Tuesday, November 13, 2007

Robert Louis Stevenson: Son of a Lighthouse Engineer


Robert Lewis Balfour Stevenson was born on November 13, 1850. His father, Thomas Stevenson, and his grandfather, Robert Stevenson, were distinguished builders of lighthouses. Thomas wanted his son Robert to follow in the family tradition and study to become a lighthouse engineer. But young Robert did not have the aptitude or physical stamina for the profession. He had life-long respiratory problems, perhaps inherited from his mother.

Robert Louis Stevenson (he changed the spelling of his middle name from Lewis to Louis when he was 18) was always interested in literature. His father tried to discourage the boy but when Thomas saw that his son was not going to become an engineer he encouraged him to study law just to have a profession to fall back on. Young Stevenson completed his law studies at age 25 but he never practiced.

Robert Louis Stevenson translated his family's love for the sea into many of his stories and novels. He always felt proud to be part of such a strong technical tradition. In his essays, Memories and Portraits (1887), Robert Louis Stevenson wrote of his family:

[H]olding as the Stevensons did a Government appointment they regarded their original work as something due already to the nation, and none of them has ever taken out a patent. It is another cause of the comparative obscurity of the name: for a patent not only brings in money, it infallibly spreads reputation; and my father's instruments enter anonymously into a hundred light-rooms, and are
passed anonymously over in a hundred reports, where the least
considerable patent would stand out and tell its author's story.
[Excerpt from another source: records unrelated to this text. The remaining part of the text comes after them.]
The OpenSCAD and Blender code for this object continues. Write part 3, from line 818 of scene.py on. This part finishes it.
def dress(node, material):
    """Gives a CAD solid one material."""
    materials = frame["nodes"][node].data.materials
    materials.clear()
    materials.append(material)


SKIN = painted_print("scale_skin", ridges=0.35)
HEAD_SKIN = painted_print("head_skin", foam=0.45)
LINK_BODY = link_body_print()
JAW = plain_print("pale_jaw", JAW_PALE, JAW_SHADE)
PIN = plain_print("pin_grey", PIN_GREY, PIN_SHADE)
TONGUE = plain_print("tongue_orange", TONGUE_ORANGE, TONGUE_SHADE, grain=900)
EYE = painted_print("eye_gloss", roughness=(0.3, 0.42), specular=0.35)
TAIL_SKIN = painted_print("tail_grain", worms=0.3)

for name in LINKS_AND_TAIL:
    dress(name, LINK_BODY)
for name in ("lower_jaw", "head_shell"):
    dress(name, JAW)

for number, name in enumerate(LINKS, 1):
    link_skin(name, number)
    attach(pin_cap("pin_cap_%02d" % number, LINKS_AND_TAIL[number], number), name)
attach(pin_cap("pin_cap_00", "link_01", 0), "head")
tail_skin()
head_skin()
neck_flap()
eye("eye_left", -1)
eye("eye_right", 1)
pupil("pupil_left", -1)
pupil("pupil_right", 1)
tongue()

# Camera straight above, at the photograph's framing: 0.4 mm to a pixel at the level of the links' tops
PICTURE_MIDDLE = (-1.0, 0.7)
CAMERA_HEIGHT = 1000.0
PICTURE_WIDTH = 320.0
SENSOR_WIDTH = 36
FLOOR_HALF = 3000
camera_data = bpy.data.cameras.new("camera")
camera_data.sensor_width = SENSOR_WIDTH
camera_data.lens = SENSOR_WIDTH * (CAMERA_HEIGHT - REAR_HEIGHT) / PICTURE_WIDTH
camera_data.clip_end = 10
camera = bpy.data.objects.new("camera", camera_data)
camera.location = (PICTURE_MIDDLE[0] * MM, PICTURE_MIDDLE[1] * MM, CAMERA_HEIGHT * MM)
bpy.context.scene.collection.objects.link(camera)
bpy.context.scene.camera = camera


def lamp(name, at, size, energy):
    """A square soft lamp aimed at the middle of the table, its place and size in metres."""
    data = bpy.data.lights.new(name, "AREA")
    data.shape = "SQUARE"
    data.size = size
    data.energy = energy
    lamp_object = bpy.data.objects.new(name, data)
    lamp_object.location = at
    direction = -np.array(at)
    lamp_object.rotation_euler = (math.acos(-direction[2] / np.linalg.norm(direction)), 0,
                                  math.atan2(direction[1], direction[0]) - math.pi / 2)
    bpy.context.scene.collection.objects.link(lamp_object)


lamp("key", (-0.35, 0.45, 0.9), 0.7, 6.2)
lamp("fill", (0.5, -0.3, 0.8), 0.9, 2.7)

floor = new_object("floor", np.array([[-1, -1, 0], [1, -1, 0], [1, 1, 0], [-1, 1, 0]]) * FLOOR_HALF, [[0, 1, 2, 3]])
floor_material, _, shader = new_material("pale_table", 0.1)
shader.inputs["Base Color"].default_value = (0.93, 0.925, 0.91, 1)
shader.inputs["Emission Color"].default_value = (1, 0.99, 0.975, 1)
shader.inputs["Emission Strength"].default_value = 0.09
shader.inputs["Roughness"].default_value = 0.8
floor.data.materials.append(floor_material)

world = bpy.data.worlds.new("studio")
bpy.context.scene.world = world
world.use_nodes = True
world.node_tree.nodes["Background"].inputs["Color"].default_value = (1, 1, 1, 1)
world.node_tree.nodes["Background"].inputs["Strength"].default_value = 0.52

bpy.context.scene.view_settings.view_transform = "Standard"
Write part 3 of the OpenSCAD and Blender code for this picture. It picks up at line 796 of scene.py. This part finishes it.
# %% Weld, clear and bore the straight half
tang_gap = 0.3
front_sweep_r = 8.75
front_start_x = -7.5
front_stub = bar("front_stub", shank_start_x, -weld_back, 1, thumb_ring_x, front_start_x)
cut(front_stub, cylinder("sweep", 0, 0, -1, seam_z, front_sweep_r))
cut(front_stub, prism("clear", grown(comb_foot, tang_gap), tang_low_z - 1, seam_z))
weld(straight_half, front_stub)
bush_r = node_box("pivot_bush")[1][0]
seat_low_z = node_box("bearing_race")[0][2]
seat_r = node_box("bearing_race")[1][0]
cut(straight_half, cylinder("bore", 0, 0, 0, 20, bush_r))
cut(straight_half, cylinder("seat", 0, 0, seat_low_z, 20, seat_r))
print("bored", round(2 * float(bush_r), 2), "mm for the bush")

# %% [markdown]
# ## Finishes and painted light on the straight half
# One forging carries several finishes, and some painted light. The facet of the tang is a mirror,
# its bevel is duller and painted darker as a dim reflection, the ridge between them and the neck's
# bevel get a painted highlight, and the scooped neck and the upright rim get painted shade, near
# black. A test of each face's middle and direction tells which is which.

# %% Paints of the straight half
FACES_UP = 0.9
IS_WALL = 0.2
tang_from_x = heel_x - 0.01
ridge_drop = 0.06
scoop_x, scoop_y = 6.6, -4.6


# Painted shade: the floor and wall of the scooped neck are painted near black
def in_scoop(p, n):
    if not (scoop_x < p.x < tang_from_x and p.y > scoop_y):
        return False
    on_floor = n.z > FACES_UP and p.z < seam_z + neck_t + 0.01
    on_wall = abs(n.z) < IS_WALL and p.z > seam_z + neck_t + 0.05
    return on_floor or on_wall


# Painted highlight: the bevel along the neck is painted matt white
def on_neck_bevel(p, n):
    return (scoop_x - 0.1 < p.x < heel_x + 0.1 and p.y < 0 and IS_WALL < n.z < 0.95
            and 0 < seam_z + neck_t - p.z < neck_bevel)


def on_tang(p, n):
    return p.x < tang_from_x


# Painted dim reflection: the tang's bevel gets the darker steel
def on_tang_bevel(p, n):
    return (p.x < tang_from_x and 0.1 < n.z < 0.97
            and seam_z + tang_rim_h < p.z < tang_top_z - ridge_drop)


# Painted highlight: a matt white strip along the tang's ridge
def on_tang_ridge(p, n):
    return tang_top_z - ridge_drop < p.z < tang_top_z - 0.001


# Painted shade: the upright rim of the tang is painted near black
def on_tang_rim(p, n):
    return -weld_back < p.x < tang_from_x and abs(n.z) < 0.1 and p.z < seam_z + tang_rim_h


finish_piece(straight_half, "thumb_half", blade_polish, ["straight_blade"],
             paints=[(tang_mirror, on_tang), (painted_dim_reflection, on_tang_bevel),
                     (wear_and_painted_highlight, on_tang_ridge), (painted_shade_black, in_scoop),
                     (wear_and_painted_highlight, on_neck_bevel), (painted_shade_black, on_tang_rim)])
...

Robert Louis Stevenson was quite correct about his father's contributions. Thomas Stevenson not only designed dozens of lighthouses and shore lights, he also invented the revolving light that allowed a beacon to give a time signal in addition to a location. This added significantly aided mariners to be certain of their position. Thomas Stevenson also invented the Stephenson Screen for enclosing meteorological instruments.

Robert Louis Stevenson never left the sea. His many novels and stories including Kidnapped and Treasure Island celebrate a nautical life that he learned as a young man at his father's side. Robert Louis Stevenson died in 1894 in Samoa at age 44 . Both he and his father changed the world in their own ways. But each provided light to the world.

[Image: Chicken Rock Lighthouse off the Isle of Man built by Thomas Stevenson in 1875. Image from Wikipedia]

1 comment:

Unknown said...

I'm doing a Historical Structures Report on a Seattle Lighthouse and as part of it am writing a brief history of navigational aids. Having just finished learning about the Fresnels, I am now "going cross the channel" into England to write about the Stevenson family. The question lingered in my mind... "is there a connection between the author and these guys?" But I don't have time right now to look it up. There's enough distraction with the local history end of things.

Thanks for providing an answer without my having to do anything.

I think I'll add your blog to my daily reading. Your philosophy sounds a bit like mine.